Ce thème du double se démultiplie en innombrables références à « my double », comme il se doit 152 , à « my (other/second) self 153  » et aux « dual » événements (« I was doubly vexed » (p.408) ; « I felt dual more than ever » (p.408) ; « the dual working of my mind » (p.409)). Or, si cette thématique a été exploitée ailleurs 154 , la tradition critique la reconnaît plutôt sous le terme allemand de Doppelgänger.

Là encore cependant, à elle seule, l’utilisation de ce thème ne suffirait pas à autoriser l’usage de l’adjectif « allemand » pour qualifier la trame du ‘Secret Sharer’, bien que l’insistance, voire la lourdeur, avec laquelle est traitée cette idée de « my own reflection in the depths of a sombre and immense mirror » (p.400), finisse par inviter à y voir un signal, un index pointé vers les récits de Heinrich Heine 155 ou de Chamisso (1813).

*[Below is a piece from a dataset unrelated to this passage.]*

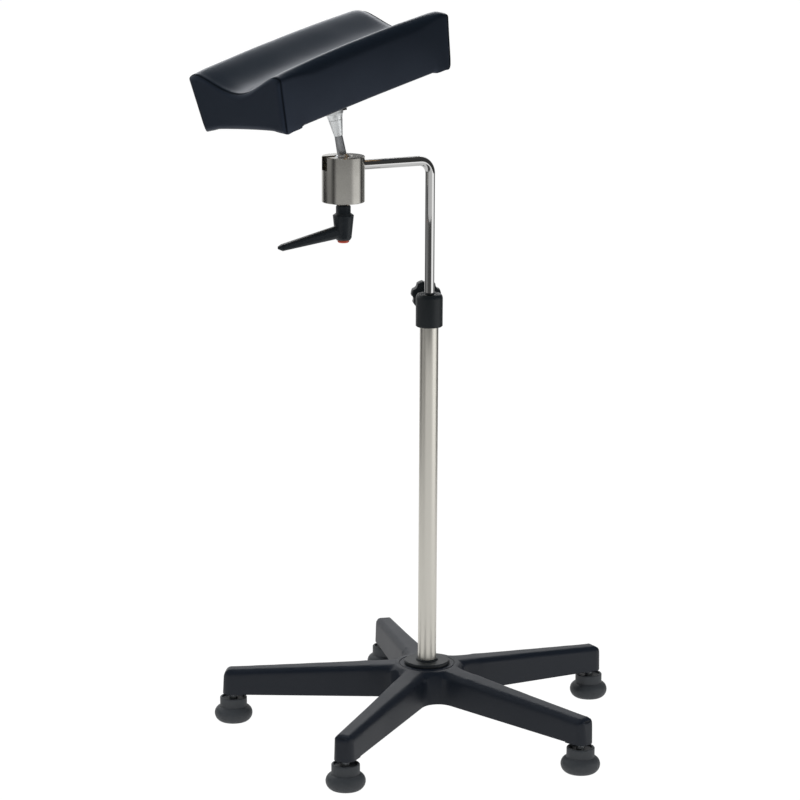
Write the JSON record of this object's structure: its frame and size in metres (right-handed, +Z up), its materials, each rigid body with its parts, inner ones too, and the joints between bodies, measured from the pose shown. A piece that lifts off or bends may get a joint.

Mais c’est surtout la combinaison de la structure (Rahmen-erzählung) et du thème (Doppelgänger) qui fait comme une redondance référentielle, et attire par là l’attention.

Notes
150.

Ainsi que des nouvelles ‘Youth’ & ‘Heart of Darkness’. Sur cette utilisation de « récits-cadres », voir Gilles Menegaldo (1992).

151.

Elle pourrait aussi bien être « mériméenne » : le récit-encadré est en effet utilisé dans Carmen (1845), et Joseph Conrad, selon son fils Borys (Conrad 1970, p.32) ne sifflait que les airs de l’opéra que G. Bizet, H. Meilhac et L. Halévy ont tiré de la nouvelle. Cela ne prouve pas qu’il était aussi familier du texte de Mérimée, mais rend prudent sur la Rahmen-erzählung utilisée seule.

152.

Cf pp.400, 401, 402, 409, 410, 411, 415, 417, 419, 421, 427, 430.

153.

Cf pp.403, 408, 410, 412, 415, 421, 426, 427, 428, 430, 431.

154.

Voir Dostoïevski 1850, Musset 1850, Maupassant 1887, et bien sûr Stevenson 1886.

155.

Robert d’Humières a suggéré le premier une affinité entre Conrad et Heine, suggestion à laquelle Conrad répond en novembre 1909 : « Heine – oui jusqu’à un certain point, et dans ce que vous dites il y a beaucoup de vrai » (Conrad 1909b, p.287), et à propos de laquelle Frederick Karl et Laurence Davies ajoutent : « the affinity that d’Humières had evidently suggested between Conrad and Heine is illuminating : both writers were exiles and ironists, both took up the theme of cultural dislocation, and both felt drawn to the figure of the double » (note 1 à Conrad 1909b, p.287). Le titre même de la nouvelle de Conrad a failli pointer du doigt la thématique du double : en décembre 1909, dans sa lettre à Pinker (Conrad 1909c, p.300), il hésite entre ‘The Secret Self’ et ‘The other Self’, le dernier titre ayant sa préférence puisqu’il l’emploie de nouveau en janvier 1910 (Conrad 1910b, p.317).